How Serverless Inferencing Works

The typical workflow begins with uploading a pre-trained AI model (e.g., natural language processing or computer vision models) onto a serverless inferencing platform. Cloud providers like AWS, DigitalOcean, and specialized AI platforms offer seamless ways to deploy these models in containerized environments. Upon deployment, a serverless endpoint is created that listens for incoming inference requests.

When an application sends data to this endpoint through an API call (such as a user query or image), the platform automatically allocates the necessary compute resources for the model to process the input and generate a prediction. The platform scales resources up instantly if there is a spike in requests and scales down as traffic decreases—even to zero when inactive. This elastic nature eliminates the traditional burden of capacity planning and maintenance.

Key Benefits of Serverless Inferencing

No Infrastructure Management: Development teams no longer need to configure servers, manage clusters, or worry about patching and scaling. This dramatically reduces operational overhead and accelerates time-to-market for AI applications.

Cost Efficiency: Organizations pay strictly for the compute resources utilized during inference.

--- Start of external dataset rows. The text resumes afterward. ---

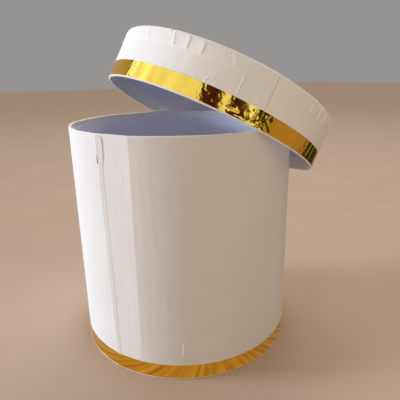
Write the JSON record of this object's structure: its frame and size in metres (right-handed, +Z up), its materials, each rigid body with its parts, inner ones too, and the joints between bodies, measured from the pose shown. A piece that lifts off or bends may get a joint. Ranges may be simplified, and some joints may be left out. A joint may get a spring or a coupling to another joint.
{
  "type": "hat box",
  "caption": "Round paper-covered board hat box, its telescoping lid resting askew on the rim, with gilt foil tape round both lower edges.",
  "frame": {"origin": "on the floor, at the middle of the box's round underside", "axes": "+Z up along the box's axis, +X the way the resting lid leans down, +Y to the left of someone looking along +X"},
  "size_m": [0.2184, 0.1868, 0.2564],
  "materials": {
    "greyboard": "bare grey chipboard, matte",
    "cover_paper": "smooth white cover paper, hand glued, slightly wrinkled, with a faint silk sheen",
    "lining_paper": "white lining paper, matte",
    "gummed_tape": "brown kraft gummed tape, matte",
    "gilt_foil": "mirror-bright gold foil tape, crumpled in places"
  },
  "bodies": {
    "box": {"body_wall_board": "greyboard", "base_board": "greyboard", "body_cover_paper": "cover_paper", "base_cover_paper": "cover_paper", "body_seam_tape": "gummed_tape", "base_joint_tape": "gummed_tape", "body_lining_paper": "lining_paper", "base_lining_paper": "lining_paper", "base_foil_band": "gilt_foil"},
    "lid": {"lid_skirt_board": "greyboard", "lid_top_board": "greyboard", "lid_top_cover_paper": "cover_paper", "lid_side_cover_paper": "cover_paper", "lid_seam_tape": "gummed_tape", "lid_joint_tape": "gummed_tape", "lid_skirt_lining_paper": "lining_paper", "lid_top_lining_paper": "lining_paper", "lid_foil_band": "gilt_foil"}
  },
  "joints": [
    {"name": "lid_lift", "type": "slide", "parent": "box", "child": "lid", "axis": [0, 0, 1], "range_m": [0, 0.15]}
  ]
}
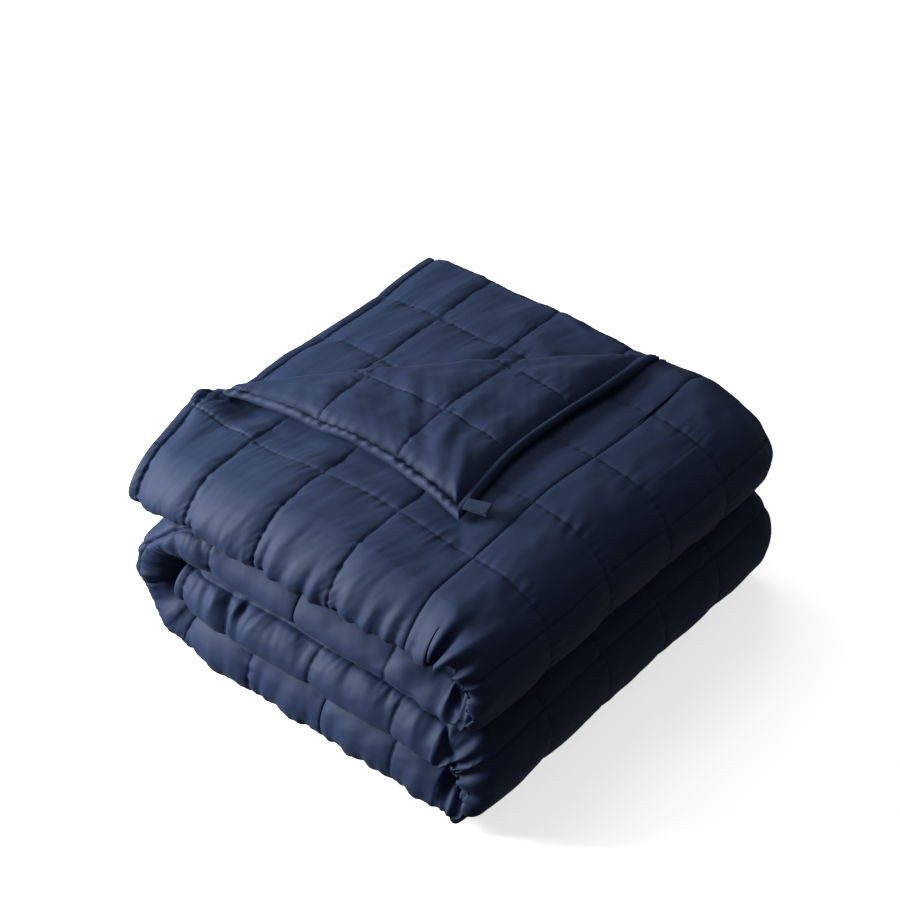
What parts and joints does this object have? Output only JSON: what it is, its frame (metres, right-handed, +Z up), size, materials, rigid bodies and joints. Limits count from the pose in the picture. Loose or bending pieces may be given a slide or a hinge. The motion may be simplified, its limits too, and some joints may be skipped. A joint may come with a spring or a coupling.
{
  "type": "folded weighted blanket",
  "caption": "Quilted weighted blanket folded in thirds and then in four into a thick stack, with one top corner turned back to show its reverse and a small tape loop at the corner.",
  "frame": {"origin": "on the resting surface, under the middle of the folded stack's box", "axes": "+Z up; -Y is the side with the rolled edges of the thirds; +X is the side with the two round bends"},
  "size_m": [0.4964, 0.522, 0.2863],
  "materials": {
    "quilted_cloth": "smooth navy woven cloth with a slight sheen",
    "tape": "plain woven navy tape"
  },
  "bodies": {
    "root": {"blanket": "quilted_cloth", "corner_tab": "tape"}
  },
  "joints": []
}
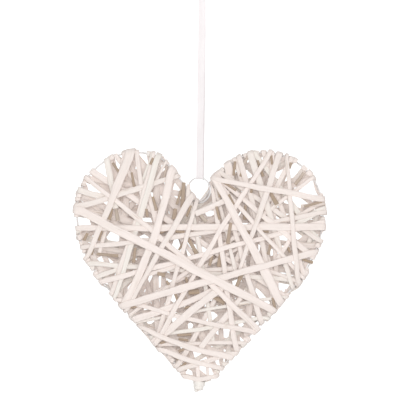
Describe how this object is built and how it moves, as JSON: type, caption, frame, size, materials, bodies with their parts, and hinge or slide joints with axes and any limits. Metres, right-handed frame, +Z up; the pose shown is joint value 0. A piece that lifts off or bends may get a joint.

For workloads with fluctuating or unpredictable traffic, this pay-per-use pricing yields significant savings compared to maintaining dedicated GPU or CPU instances that often remain underutilized.

Automatic Scaling: Traffic spikes are handled seamlessly without manual intervention, ensuring consistent application performance regardless of usage volume. Whether there are ten requests or millions, the model endpoint adapts in real time.

Rapid Deployment and Experimentation: Serverless setup enables developers to quickly publish and iterate on AI models, supporting agile workflows and innovation cycles by removing backend complexities.

Enhanced Reliability: Cloud providers typically offer high availability, fault tolerance, and automatic failover for serverless endpoints, improving application uptime while developers focus on core business logic.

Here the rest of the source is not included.